For some of us, this is déjà vu all over again! In the 1980’s, Congress and the Reagan Administration agreed on a similar program of automatic budget cuts called Gramm-Rudman (after two then U.S. Senators). Like now, OMB decided that the cuts applied to PR and DJ. Our community objected. As Assistant Secretary of the Interior for Fish, Wildlife and Parks overseeing administration of the PR and DJ programs, I was right in the middle of it.

Fortunately we were able to persuade key members of Congress to join with us and we prevailed. OMB and the Reagan White House conceded and PR and DJ funded hunting and fishing programs were not cut. It appears it is time to dig out my letters and memos from 26 years ago to make the same case to the Obama Administration.

Subjecting PR and DJ to automatic budget cuts made no sense in 1986 and makes no sense today. We will be carrying this message to the White House and OMB, and the Interior Department. If the Administration won’t help, we will be on Capitol Hill asking the Senate and House to protect sportsmen’s dollars.

Our greater worry is that OMB will sequester the PR/DJ funds and let our tax revenues pile up, unspent. When the unspent amounts total $100 million or more, we suspect that OMB will try to transfer the money – our hunting and angling equipment tax dollars – to some other federal programs. If they try, they will meet us in federal court arguing that redirecting our tax dollars violates the law.

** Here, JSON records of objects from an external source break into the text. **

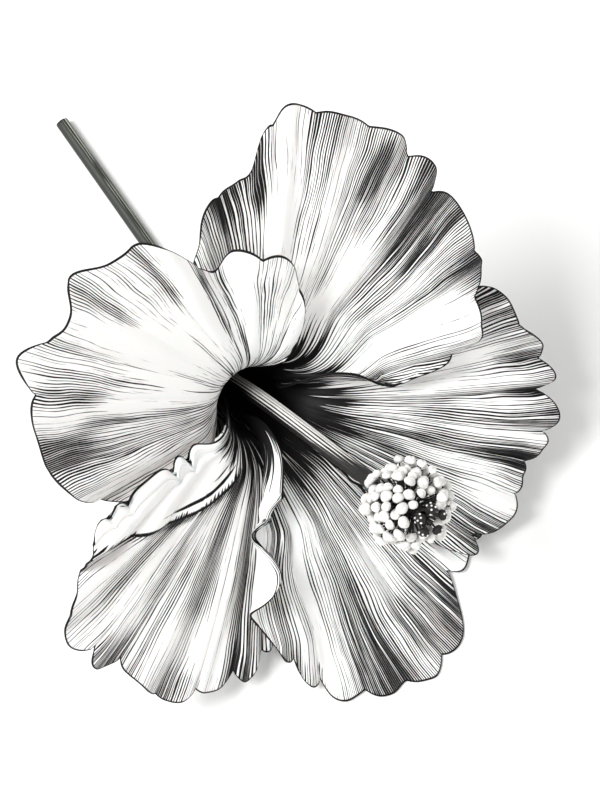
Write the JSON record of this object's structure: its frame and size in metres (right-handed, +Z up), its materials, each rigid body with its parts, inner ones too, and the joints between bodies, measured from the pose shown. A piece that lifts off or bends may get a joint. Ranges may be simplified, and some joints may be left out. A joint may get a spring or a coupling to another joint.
{
  "type": "hibiscus flower",
  "caption": "Single hibiscus flower with wide lapped petals, a long leaning column with a ball of anthers, a toothed calyx and a bare stem, lying on a table.",
  "frame": {"origin": "centre of the footprint of the lying flower, on the table's surface", "axes": "+Z up from the table, -Y the way that the flower looks, with its stem at the back towards -X +Y"},
  "size_m": [0.1095, 0.1366, 0.0772],
  "materials": {
    "petal": "thin satin petal, ivory white with dark branching veins and a near-black eye",
    "column": "pale satin tube with dark lines along it, and white anthers",
    "stigma": "velvety near-black with white grains",
    "calyx": "matt, finely ribbed grey-green",
    "pedicel": "matt grey-green stem with a fresh cut"
  },
  "bodies": {
    "root": {"petal_top": "petal", "petal_right": "petal", "petal_lower_right": "petal", "petal_lower_left": "petal", "petal_left": "petal", "staminal_column": "column", "pistil": "stigma", "calyx": "calyx", "bracteole_1": "calyx", "bracteole_2": "calyx", "bracteole_3": "calyx", "bracteole_4": "calyx", "bracteole_5": "calyx", "bracteole_6": "calyx", "bracteole_7": "calyx", "pedicel": "pedicel"}
  },
  "joints": []
}
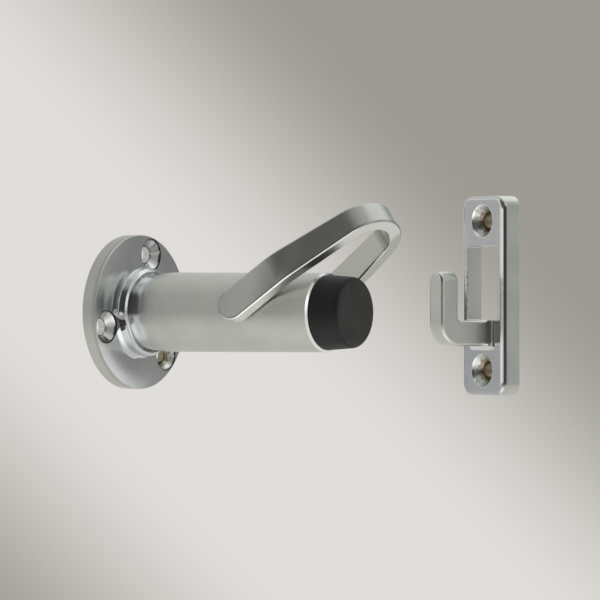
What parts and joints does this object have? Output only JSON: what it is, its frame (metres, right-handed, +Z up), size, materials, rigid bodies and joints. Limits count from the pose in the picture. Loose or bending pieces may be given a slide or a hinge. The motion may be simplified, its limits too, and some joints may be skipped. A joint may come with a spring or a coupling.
{
  "type": "door stop with holder",
  "caption": "Satin chrome wall door stop with a rubber buffer and a swinging bail, and the hook plate on the door that the bail catches.",
  "frame": {"origin": "centre of the stop's wall face, on the tube's axis", "axes": "+X out of the wall along the tube, +Z up, the bail's pivot along Y; the hook plate is placed beside the stop as it is shown, turned and leaning"},
  "size_m": [0.1438, 0.05, 0.0612],
  "materials": {
    "satin_chrome": "satin chrome plated zinc casting, polished flange face and neck",
    "satin_chrome_bail": "satin chrome",
    "satin_chrome_plate": "satin chrome, polished front face",
    "pin_steel": "turned",
    "black_rubber": "matt moulded rubber"
  },
  "bodies": {
    "stop": {"stop_body": "satin_chrome", "pivot_pin": "pin_steel", "rubber_buffer": "black_rubber", "hook_plate": "satin_chrome_plate"},
    "bail": {"bail_loop": "satin_chrome_bail"}
  },
  "joints": [
    {"name": "bail_swing", "type": "hinge", "parent": "stop", "child": "bail", "pos_m": [0.055, 0, 0], "axis": [0, -1, 0], "range_deg": [-13, 110]}
  ]
}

Hunters’ and anglers’ special excise taxes, and the good work these dollars support, should not be caught up in the political mess created by budget inaction and impasse in Washington, D.C.


November 7, 2012, 09:29 PM
Seems I remember Clinton got caught with his hand in this cookie jar trying to divert these funds away from their purpose. I think his hand got slapped by Congress. Somethings NEVER change.